Hasil penelitian dengan menggunakan VECM menunjukkan bahwa PDB sektor pertanian berpengaruh signifikan terhadap peningkatan gas metana saat ini dengan koefisien sebesar 1,02%. Sementara itu, pada subsektor hortikultura dalam jangka pendek, hasil VECM menunjukkan bahwa PDB regional subsektor hortikultura berpengaruh signifikan terhadap penurunan indeks kualitas lingkungan saat ini dengan koefisien sebesar 1,66%. Berdasarkan estimasi individual antarprovinsi di Jawa Barat, Jawa Tengah, dan Jawa Timur dengan menggunakan data panel kabupaten kota, terlihat bahwa PDB regional sektor pertanian di ketiga propinsi tersebut tidak memengaruhi sulfur dioksida baik dalam jangka pendek maupun jangka panjang.

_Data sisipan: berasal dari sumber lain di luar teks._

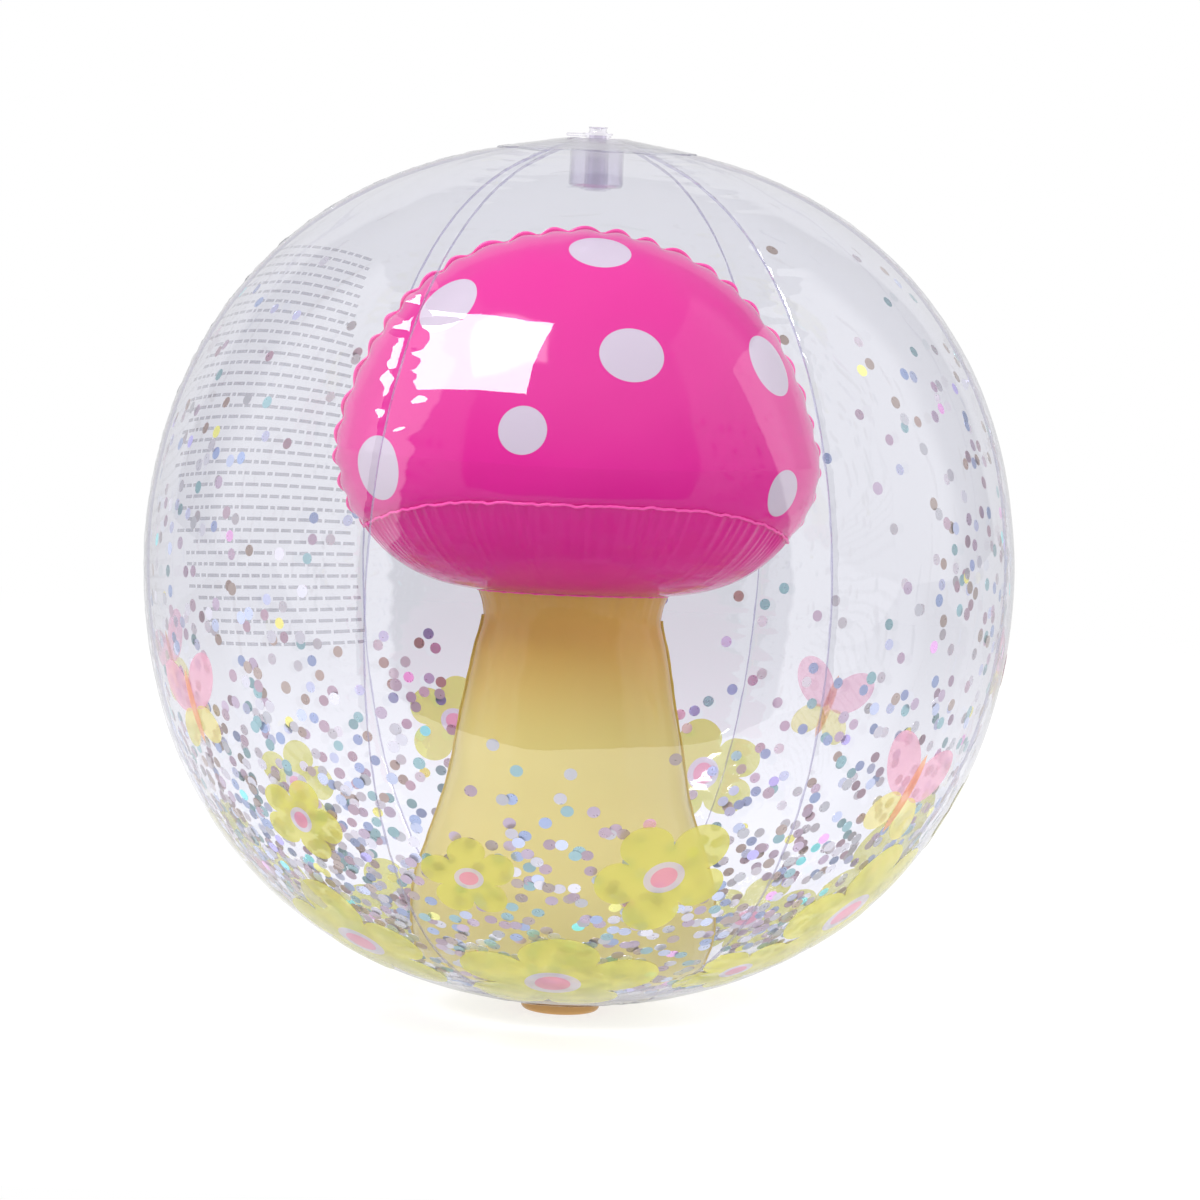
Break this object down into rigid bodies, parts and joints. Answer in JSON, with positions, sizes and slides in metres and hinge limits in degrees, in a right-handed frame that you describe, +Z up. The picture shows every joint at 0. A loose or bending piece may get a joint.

Rata-rata sekitar 82,6% responden dari total 300 responden menyatakan bersedia membayar untuk produk pertanian berlabel ramah lingkungan. Berdasarkan hasil analisis FGD dan AHP, dapat disimpulkan bahwa akses pasar menjadi prioritas utama dalam upaya pemulihan ekonomi hijau Indonesia. Hal ini menunjukkan bahwa akses pasar harus semakin didorong oleh pemangku kepentingan terkait, mulai dari pemerintah, produsen, hingga konsumen.
Berdasarkan analisis AHP, faktor utama yang menjadi prioritas kebijakan adalah penyediaan akses pasar bagi petani organik. Setelah petani memeroleh motivasi yang kuat dari daya tarik pasar khususnya produk pertanian organik dengan harga premium diperoleh, maka para petani secara langsung dan sukarela akan meningkatkan kompetensi dan kapasitas pemahaman tentang bentuk pertanian organik. Faktor penting berikutnya adalah aspek kapasitas petani dan intensifikasi lahan. Hasil lainnya menunjukkan bahwa faktor terpenting dalam meningkatkan pertanian organik di Indonesia di tingkat konsumen, yaitu: (i) penetapan harga yang ekonomis dan kompetitif kepada konsumen; (ii) kepercayaan konsumen pada produk; dan (iii) manfaat kesehatan.
Secara keseluruhan, penelitian ini menyimpulkan bahwa terdapat dua hal yang menjadi peyebab konsumen masih cenderung membeli produk konvensional yang tidak ramah-lingkungan. Pertama, harga produk eco-label yang lebih mahal dibandingkan produk konvensional. Kedua, kurangnya pemahaman masyarakat terkait urgensi produk eco-label. Mahalnya harga produk eco-label dibandingkan produk konvensional, antara lain didorong oleh permintaan yang masih rendah dan ketersediaan bahan baku yang mahal.
Lalu bagaimana peran pemerintah agar masyarakat mau membeli produk eco-label? Salah satunya adalah dengan mengedukasi masyarakat melalui sarana yang paling sering digunakan masyarakat, yaitu smartphone. Pemerintah dapat memberikan iklan publik melalui media sosial, dan bekerjasama dengan artis ibukota. Masyarakat pada umumnya sangat mudah terpengaruh oleh public figure yang sedang populer. Cara lainnya, Pemerintah dapat mengeluarkan regulasi seperti memutus penggunaan kantong plastik. Selain itu, Pemerintan juga dapat memberikan dukungan insentif seperti kemudahan sertifikasi holiday tax, dan izin produksi bagi perusahaan produk eco-label. Upaya-upaya tersebut diharapkan dapat mendorong peningkatan penjualan produk Eco-label.